No, putting E85 in a standard car not designed for it will not increase power. In a stock, untuned engine, it will likely cause a power loss and poor fuel economy because the engine's computer is not calibrated for the richer fuel mixture that E85 requires.

The primary reason E85 can make more power is its higher octane rating, which allows for more aggressive engine tuning (higher compression, more boost) without causing damaging engine knock. Its high latent heat of vaporization also cools the intake air, increasing charge density.

E85 has lower fuel economy because ethanol has approximately 27-30% less energy per gallon than gasoline. To produce the same amount of power, the engine must burn a greater volume of fuel, leading to a reduction in miles per gallon.

To run E85 for performance, you will need a proper engine tune, larger fuel injectors, and a high-capacity fuel pump to handle the increased fuel volume.
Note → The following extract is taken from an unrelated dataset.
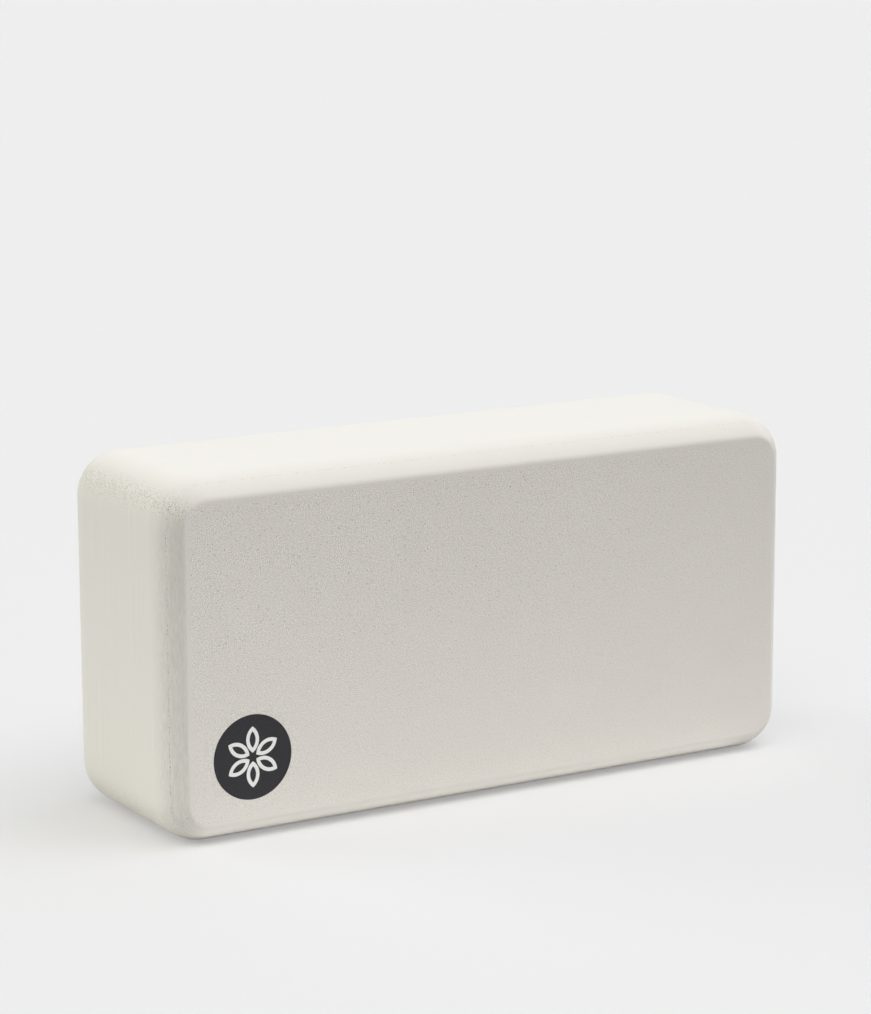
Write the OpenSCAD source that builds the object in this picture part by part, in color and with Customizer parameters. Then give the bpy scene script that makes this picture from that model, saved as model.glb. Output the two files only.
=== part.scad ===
// Foam exercise block with a round printed badge on one broad face.
// It stands on a long narrow side, with its base centred on the origin:
// X runs along the length, Y through the thickness and Z up. The badge faces -Y.
// Every module draws its part lying flat, badge upwards, and stand() tips it up.

/* [Block] */
// Length from end to end
block_length = 228.6; // [180:0.1:320]
// Height, standing on a long narrow side
block_height = 113; // [90:0.5:160]
// Thickness between the two broad faces
block_thickness = 70; // [50:0.5:110]

/* [Rounding] */
// Radius of the four corners, seen square to a broad face
corner_radius = 14; // [14:0.5:30]
// Radius of the long round between the narrow sides and a broad face
edge_radius = 14; // [6:0.5:14]
// Degrees that this round turns through before it meets the broad face in a crease
edge_sweep = 55; // [35:1:65]

/* [Badge] */
// Diameter of the printed disc
badge_diameter = 26.6; // [14:0.2:30]
// Distance from the left end of the block to the middle of the disc
badge_from_end = 27.6; // [26:0.1:60]
// Distance from the base to the middle of the disc
badge_from_base = 26.2; // [26:0.1:50]
// Depth to which the print is pressed into the foam, its face flush with it
print_depth = 0.2; // [0.1:0.05:0.6]

/* [Motif] */
// Number of petals in the white rosette
petal_count = 6; // [6:1:8]
// Reach of the petal tips, as a share of the disc's radius
petal_reach = 0.72; // [0.6:0.02:0.76]
// Open space at the middle, as a share of the disc's radius
petal_start = 0.1; // [0.08:0.01:0.15]
// Share of the room between its neighbours that each petal fills
petal_fill = 0.7; // [0.4:0.02:0.74]
// Width of the petal's outline, as a share of the petal's width
line_share = 0.27; // [0.15:0.01:0.35]
// Turn of the rosette, in degrees
motif_turn = 30; // [0:1:60]

/* [Hidden] */
$fn = 96;

// plan of the block between its four corner axes
run_x = block_length - 2 * corner_radius;
run_y = block_height - 2 * corner_radius;
half_thick = block_thickness / 2;

// the round starts at the edge of the straight narrow side, and stops at the broad face
side_half = half_thick - edge_radius * sin(edge_sweep);
round_centre = corner_radius - edge_radius;

// middle of the badge, measured from the middle of the broad face
badge_x = badge_from_end - block_length / 2;
badge_y = badge_from_base - block_height / 2;
badge_radius = badge_diameter / 2;

// one petal: two arcs of petal_bow radius, whose centres lie arc_centre off its midline
tip_near = petal_start * badge_radius;
tip_far = petal_reach * badge_radius;
petal_middle = (tip_near + tip_far) / 2;
half_length = (tip_far - tip_near) / 2;
half_width = petal_fill * petal_middle * tan(180 / petal_count);
petal_bow = (half_length ^ 2 + half_width ^ 2) / (2 * half_width);
arc_centre = petal_bow - half_width;
line_width = 2 * line_share * half_width;

// tips a flat-lying part up on to its long narrow side
module stand() {
    translate([0, 0, block_height / 2])
        rotate([90, 0, 0])
            children();
}

// edge section, from a corner axis outwards: straight side, then a round to each broad face
module edge_section() {
    intersection() {
        translate([0, -half_thick])
            square([corner_radius, block_thickness]);
        union() {
            translate([0, -side_half])
                square([corner_radius, 2 * side_half]);
            for (side = [-1, 1])
                translate([round_centre, side * side_half])
                    circle(edge_radius);
            if (round_centre > 0)
                translate([0, -half_thick])
                    square([round_centre, block_thickness]);
        }
    }
}

// straight stretch of edge, its outer side reach away from the block's middle
module edge_run(run, reach) {
    translate([-run / 2, reach - corner_radius, 0])
        rotate([90, 0, 90])
            linear_extrude(run)
                edge_section();
}

// one rounded corner, standing on its own axis
module corner_turn() {
    rotate_extrude(angle = 90)
        edge_section();
}

module block_shape() {
    cube([run_x, run_y, block_thickness], center = true);
    for (turn = [0, 180]) {
        rotate(turn)
            edge_run(run_x, block_height / 2);
        rotate(turn + 90)
            edge_run(run_y, block_length / 2);
        rotate(turn)
            translate([run_x / 2, run_y / 2, 0])
                corner_turn();
        rotate(turn)
            translate([-run_x / 2, run_y / 2, 0])
                rotate(90)
                    corner_turn();
    }
}

// places a flat outline as a print, its face level with the broad face
module print_layer() {
    translate([badge_x, badge_y, half_thick - print_depth])
        linear_extrude(print_depth)
            children();
}

// lens between two crossing arcs
module lens(bow) {
    intersection() {
        translate([0, arc_centre])
            circle(bow);
        translate([0, -arc_centre])
            circle(bow);
    }
}

module rosette() {
    for (i = [0 : petal_count - 1])
        rotate(motif_turn + i * 360 / petal_count)
            translate([petal_middle, 0])
                difference() {
                    lens(petal_bow);
                    lens(petal_bow - line_width);
                }
}

module foam_block() {
    color("#d8d4cc")
        stand()
            difference() {
                block_shape();
                print_layer()
                    circle(badge_radius);
            }
}

module badge_disc() {
    color("#2e2e32")
        stand()
            print_layer()
                difference() {
                    circle(badge_radius);
                    rosette();
                }
}

module badge_motif() {
    color("#e8eae8")
        stand()
            print_layer()
                rosette();
}

foam_block();
badge_disc();
badge_motif();
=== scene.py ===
import math

import bpy
import numpy as np
from mathutils import Matrix, Vector


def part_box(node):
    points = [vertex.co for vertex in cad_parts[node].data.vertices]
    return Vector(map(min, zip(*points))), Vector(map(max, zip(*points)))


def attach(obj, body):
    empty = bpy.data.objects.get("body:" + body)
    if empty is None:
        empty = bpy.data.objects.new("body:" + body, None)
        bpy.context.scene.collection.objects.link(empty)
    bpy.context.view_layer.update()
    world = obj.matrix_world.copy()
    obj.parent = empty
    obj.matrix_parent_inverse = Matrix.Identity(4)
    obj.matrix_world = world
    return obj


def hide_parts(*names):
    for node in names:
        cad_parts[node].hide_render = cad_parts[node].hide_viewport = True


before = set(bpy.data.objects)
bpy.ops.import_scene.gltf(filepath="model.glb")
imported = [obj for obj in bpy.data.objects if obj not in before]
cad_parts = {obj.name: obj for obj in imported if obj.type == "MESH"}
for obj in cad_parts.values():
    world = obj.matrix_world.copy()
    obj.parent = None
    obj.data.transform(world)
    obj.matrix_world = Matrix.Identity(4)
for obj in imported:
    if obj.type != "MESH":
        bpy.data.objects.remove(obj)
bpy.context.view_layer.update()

lowCorner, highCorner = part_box("foam_block")
blockLength, blockThickness, blockHeight = highCorner - lowCorner
millimetre = 0.001
print("frame loaded, block size in mm",
      [round(side / millimetre, 1) for side in (blockLength, blockThickness, blockHeight)])


def linearColour(hexColour):
    # each sRGB channel turned to linear: v/12.92 below 0.04045, else ((v + 0.055) / 1.055) ^ 2.4
    channels = [int(hexColour[i:i + 2], 16) / 255 for i in (1, 3, 5)]
    return [c / 12.92 if c <= 0.04045 else ((c + 0.055) / 1.055) ** 2.4 for c in channels] + [1.0]


def addNode(tree, kind, settings=None, links=None):
    # one node: settings are its properties, or input sockets by name or number; links feed its inputs,
    # each from a socket, or from a node, which stands for its first output
    node = tree.nodes.new(kind)
    for key, value in (settings or {}).items():
        if isinstance(key, str) and hasattr(node, key):
            setattr(node, key, value)
        else:
            node.inputs[key].default_value = value
    for key, source in (links or {}).items():
        socket = source.outputs[0] if isinstance(source, bpy.types.Node) else source
        tree.links.new(socket, node.inputs[key])
    return node


def newMaterial(name):
    material = bpy.data.materials.new(name)
    material.use_nodes = True
    material.node_tree.nodes.clear()
    return material, material.node_tree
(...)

Your fuel system components must also be resistant to ethanol's corrosive properties.

No, E85 is not compatible with all vehicles. It should only be used in 'Flex Fuel Vehicles' (FFVs) specifically designed to run on high-ethanol blends. The ethanol can corrode fuel system parts in older or incompatible cars.

Ethanol's cooling effect is due to its high heat of vaporization. When it evaporates inside the engine's intake, it absorbs heat, which cools and densifies the incoming air charge. This allows more oxygen into the combustion chamber for a more powerful burn.

If you drive a flex-fuel vehicle, you can safely mix gasoline and E85. The engine's computer is designed to sense the blend and adjust the engine calibration automatically. If you have a custom-tuned performance car, you may need a flex-fuel sensor to manage the varying ethanol content.